Michael Kwame Agyin addresses the City Council through sign-language accepting the award from Council President Herb Wesson during the “Deaf Awareness Week” observance.
“Deaf Awareness Week” was commemorated in the City of Los Angeles last week by the Los Angeles City Council. Members of the Council had an opportunity to recognize individuals in their districts who are making a difference in advocating for individuals who are deaf.
Council President Herb Wesson recognized Michael Kwame Agyin, who resides in Council District 10, for his contributions to the deaf community.
“Michael is a remarkable young man who had dedicated his life to helping others, especially those in need who are deaf or hearing impaired,” said Wesson. “He is an impressive role-model, not just for the deaf community, but for everyone.”

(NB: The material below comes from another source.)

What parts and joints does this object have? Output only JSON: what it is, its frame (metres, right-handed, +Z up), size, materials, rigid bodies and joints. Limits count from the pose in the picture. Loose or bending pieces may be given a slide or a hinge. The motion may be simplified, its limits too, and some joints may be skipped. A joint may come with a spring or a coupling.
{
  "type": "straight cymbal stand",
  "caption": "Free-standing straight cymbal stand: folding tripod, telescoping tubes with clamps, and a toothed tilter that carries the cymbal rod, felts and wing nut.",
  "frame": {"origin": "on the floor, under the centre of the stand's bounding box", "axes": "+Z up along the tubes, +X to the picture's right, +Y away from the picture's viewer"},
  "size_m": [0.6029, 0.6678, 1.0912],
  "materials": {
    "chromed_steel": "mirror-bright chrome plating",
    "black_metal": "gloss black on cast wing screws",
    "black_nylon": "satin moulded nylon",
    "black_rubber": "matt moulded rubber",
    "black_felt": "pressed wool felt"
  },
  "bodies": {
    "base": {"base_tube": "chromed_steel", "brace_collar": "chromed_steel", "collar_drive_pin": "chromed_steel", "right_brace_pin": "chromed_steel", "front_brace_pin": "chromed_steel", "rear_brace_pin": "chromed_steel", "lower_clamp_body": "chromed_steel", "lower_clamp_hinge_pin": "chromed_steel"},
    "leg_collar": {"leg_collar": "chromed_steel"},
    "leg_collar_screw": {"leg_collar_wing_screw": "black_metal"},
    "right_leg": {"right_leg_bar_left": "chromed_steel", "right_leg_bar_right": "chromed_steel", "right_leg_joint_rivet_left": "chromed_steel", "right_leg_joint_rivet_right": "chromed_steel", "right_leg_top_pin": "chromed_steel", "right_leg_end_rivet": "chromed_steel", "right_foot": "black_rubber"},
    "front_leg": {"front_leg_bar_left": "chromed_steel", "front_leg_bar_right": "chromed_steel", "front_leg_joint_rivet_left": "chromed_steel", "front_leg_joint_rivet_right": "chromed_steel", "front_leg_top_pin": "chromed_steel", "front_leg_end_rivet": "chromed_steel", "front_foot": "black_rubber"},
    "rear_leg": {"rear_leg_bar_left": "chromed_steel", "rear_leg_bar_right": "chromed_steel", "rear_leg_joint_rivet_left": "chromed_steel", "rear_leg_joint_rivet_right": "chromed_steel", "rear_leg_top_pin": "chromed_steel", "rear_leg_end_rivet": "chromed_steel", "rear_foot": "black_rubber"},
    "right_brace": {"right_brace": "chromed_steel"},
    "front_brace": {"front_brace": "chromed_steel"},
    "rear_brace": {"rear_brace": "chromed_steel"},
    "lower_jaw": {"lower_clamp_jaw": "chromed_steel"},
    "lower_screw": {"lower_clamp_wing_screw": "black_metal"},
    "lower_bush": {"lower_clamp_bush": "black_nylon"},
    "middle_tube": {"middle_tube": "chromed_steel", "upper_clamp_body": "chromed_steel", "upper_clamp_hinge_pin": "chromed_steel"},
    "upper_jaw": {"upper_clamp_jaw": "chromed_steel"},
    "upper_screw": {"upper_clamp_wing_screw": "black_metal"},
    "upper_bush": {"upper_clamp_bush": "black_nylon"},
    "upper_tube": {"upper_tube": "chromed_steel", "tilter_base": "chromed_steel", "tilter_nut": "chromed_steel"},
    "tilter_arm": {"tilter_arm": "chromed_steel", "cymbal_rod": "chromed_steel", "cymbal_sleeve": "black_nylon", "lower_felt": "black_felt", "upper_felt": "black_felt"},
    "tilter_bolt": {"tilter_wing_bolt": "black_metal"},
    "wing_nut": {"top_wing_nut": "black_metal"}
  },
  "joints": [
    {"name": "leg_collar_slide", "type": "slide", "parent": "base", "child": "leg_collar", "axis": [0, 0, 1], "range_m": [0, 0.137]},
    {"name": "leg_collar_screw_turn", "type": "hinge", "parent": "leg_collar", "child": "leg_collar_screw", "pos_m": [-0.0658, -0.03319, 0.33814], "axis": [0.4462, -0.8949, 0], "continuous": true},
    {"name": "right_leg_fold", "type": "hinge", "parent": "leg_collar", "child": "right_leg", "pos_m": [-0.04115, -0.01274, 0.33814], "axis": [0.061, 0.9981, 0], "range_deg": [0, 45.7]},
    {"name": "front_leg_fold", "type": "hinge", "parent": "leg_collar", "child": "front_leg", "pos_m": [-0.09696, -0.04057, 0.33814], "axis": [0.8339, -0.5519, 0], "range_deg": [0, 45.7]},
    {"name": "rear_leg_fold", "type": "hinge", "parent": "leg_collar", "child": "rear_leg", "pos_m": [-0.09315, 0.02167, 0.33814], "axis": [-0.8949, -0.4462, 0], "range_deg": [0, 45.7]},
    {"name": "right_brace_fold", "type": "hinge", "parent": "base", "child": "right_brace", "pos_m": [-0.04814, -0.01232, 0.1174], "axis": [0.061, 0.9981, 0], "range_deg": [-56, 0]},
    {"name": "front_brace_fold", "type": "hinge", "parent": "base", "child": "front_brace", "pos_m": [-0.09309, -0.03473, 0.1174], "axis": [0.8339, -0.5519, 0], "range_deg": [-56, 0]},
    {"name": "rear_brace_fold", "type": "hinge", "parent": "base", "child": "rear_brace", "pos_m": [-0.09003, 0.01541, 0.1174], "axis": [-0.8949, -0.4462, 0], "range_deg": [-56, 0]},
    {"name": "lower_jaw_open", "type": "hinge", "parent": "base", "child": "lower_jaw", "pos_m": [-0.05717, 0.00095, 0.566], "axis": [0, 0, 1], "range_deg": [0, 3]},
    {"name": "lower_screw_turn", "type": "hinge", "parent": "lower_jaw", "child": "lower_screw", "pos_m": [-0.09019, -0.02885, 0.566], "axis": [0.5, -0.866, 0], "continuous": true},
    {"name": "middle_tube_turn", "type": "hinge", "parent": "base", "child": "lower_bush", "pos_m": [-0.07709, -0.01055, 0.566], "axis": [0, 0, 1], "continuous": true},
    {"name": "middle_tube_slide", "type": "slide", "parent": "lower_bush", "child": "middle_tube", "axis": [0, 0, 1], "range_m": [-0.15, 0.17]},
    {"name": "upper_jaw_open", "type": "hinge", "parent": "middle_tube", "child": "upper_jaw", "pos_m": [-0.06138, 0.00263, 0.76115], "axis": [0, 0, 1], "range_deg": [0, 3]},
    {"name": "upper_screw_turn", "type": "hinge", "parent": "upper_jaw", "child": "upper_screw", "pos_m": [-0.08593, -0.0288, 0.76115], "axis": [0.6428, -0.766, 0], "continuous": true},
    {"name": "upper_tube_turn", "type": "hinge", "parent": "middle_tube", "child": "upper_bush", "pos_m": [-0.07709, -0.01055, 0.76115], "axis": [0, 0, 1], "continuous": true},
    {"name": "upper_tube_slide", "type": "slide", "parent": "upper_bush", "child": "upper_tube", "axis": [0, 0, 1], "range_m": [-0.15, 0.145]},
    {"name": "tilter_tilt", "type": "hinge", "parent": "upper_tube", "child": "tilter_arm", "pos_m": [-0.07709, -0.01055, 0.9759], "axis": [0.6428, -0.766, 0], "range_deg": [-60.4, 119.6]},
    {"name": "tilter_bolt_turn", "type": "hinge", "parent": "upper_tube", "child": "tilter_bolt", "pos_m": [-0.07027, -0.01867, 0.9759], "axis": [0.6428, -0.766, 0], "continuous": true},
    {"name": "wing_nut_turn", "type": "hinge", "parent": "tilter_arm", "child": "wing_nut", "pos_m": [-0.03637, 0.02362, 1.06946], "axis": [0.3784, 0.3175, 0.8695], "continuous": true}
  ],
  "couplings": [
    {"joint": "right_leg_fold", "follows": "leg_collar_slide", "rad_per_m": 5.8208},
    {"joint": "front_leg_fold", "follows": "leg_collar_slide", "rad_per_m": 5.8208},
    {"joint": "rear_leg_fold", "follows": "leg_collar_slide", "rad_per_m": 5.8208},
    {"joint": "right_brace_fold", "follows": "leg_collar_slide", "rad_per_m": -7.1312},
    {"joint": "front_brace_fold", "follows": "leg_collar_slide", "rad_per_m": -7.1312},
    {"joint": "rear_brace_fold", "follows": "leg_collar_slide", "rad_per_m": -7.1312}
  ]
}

Mr. Agyin serves as the President of “Hear Zero,” an African American advocacy group in the Los Angeles area. He is also works on issues impacting the deaf and hard of hearing in the Mayor’s Office of Neighborhood and Community Services Department. He created the “Disability Hire LA’s Youth” pilot program, which helps youth with disabilities obtain summer jobs while providing them with internships and leadership opportunities in Los Angeles.

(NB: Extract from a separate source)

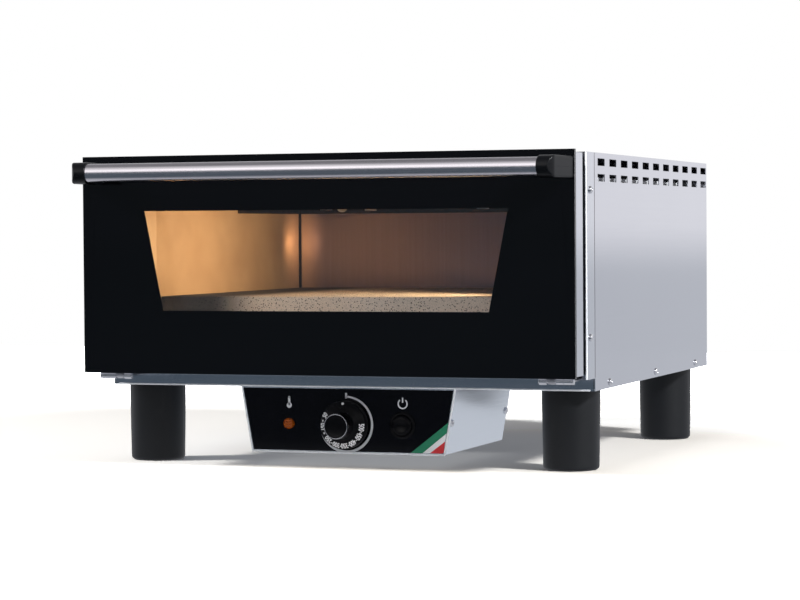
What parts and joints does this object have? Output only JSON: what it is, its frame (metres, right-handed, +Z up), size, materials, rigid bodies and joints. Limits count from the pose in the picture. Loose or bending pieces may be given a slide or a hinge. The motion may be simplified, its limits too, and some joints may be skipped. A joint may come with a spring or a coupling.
{
  "type": "countertop electric pizza oven",
  "caption": "Countertop electric pizza oven: steel casing on tall feet, drop-down black glass door with tube handle, stone baking chamber and control box under the base.",
  "frame": {"origin": "middle of the bounding box, at the height of the feet's undersides", "axes": "+Z up, the door and handle face -Y, +X to the right seen from the front"},
  "size_m": [0.5458, 0.6558, 0.3285],
  "materials": {
    "cover_steel": "satin brushed stainless sheet",
    "skirt_steel": "brushed stainless sheet",
    "plain_steel": "plain zinc-coated sheet",
    "liner_steel": "bright oven sheet, slightly heat toned",
    "wool": "matt mineral wool",
    "baking_stone": "rough, speckled",
    "heater_sheath": "dull, heat darkened",
    "white_ceramic": "matt",
    "clear_glass": "clear",
    "lamp_glow": "warm bulb",
    "copper": "plain copper",
    "panel_black": "smooth black",
    "knob_black": "fine satin",
    "amber_lens": "clear amber",
    "button_black": "smooth black",
    "bright_screw": "bright",
    "foot_black": "satin",
    "door_glass": "clear toughened glass",
    "black_print": "black enamel on the glass",
    "handle_steel": "brushed along its length",
    "bracket_black": "satin",
    "seal_rope": "woven glass rope",
    "wire_sheath": "woven sheath",
    "body_white": "plain"
  },
  "bodies": {
    "casing": {"base_pan": "skirt_steel", "support_rails": "plain_steel", "casing_cover": "cover_steel", "back_panel": "plain_steel", "front_frame": "cover_steel", "chamber_liner": "liner_steel", "insulation_top": "wool", "insulation_left": "wool", "insulation_right": "wool", "insulation_back": "wool", "insulation_floor": "wool", "stone_rails": "liner_steel", "refractory_stone": "baking_stone", "upper_heater": "heater_sheath", "lower_heater": "heater_sheath", "upper_heater_clips": "plain_steel", "lower_heater_supports": "plain_steel", "heater_bushings": "white_ceramic", "lamp_housing": "plain_steel", "lamp_bulb": "lamp_glow", "lamp_cover": "clear_glass", "thermostat_sensor": "copper", "sensor_clips": "plain_steel", "capillary_tube": "copper", "control_box": "cover_steel", "control_panel": "panel_black", "thermostat_body": "body_white", "pilot_body": "body_white", "pilot_lens": "amber_lens", "switch_body": "knob_black", "switch_bezel": "button_black", "terminal_block": "white_ceramic", "internal_wiring": "wire_sheath", "cable_gland": "bracket_black", "gland_nut": "bracket_black", "foot_front_left": "foot_black", "foot_front_right": "foot_black", "foot_rear_left": "foot_black", "foot_rear_right": "foot_black", "foot_bolts": "plain_steel", "cover_screws": "bright_screw", "back_screws": "bright_screw", "control_box_screws": "bright_screw", "door_seal": "seal_rope", "hinge_brackets": "plain_steel", "hinge_pins": "bright_screw", "hinge_springs": "plain_steel"},
    "door": {"door_glass": "door_glass", "glass_print": "black_print", "door_tray": "cover_steel", "inner_glass": "clear_glass", "glass_retainers": "plain_steel", "handle_tube": "handle_steel", "handle_bracket_left": "bracket_black", "handle_bracket_right": "bracket_black", "handle_screws": "bright_screw", "hinge_leaves": "plain_steel"},
    "knob": {"thermostat_knob": "knob_black", "thermostat_spindle": "plain_steel"},
    "button": {"power_button": "button_black"}
  },
  "joints": [
    {"name": "door_open", "type": "hinge", "parent": "casing", "child": "door", "pos_m": [0, -0.25415, 0.096], "axis": [1, 0, 0], "range_deg": [0, 90], "stiffness_Nm_per_rad": 1, "springref_deg": -34.38},
    {"name": "knob_turn", "type": "hinge", "parent": "casing", "child": "knob", "pos_m": [-0.001, -0.21815, 0.0445], "axis": [0, 1, 0], "range_deg": [0, 270]},
    {"name": "button_press", "type": "slide", "parent": "casing", "child": "button", "axis": [0, 1, 0], "range_m": [0, 0.003], "stiffness_N_per_m": 300, "springref_m": -0.001}
  ]
}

He has been a Job Coach for the Marriott Foundation Bridges Program for youth with disabilities, and was the Outreach Coordinator for Los Angeles Councilmember Tony Cardenas’ “Deafestival,” a citywide event that aims to educate and provide guidance and mentorship for deaf children.
Born to West African immigrants and raised in Compton, Michael learned American Sign Language at the age of eighteen. He received his Bachelor of Arts degree in Sociology from the California State University, Northridge.
“We owe a debt of gratitude to Michael and individuals who have set out to open up the world and create opportunities for those with disabilities,” said Wesson. “They are our heroes,”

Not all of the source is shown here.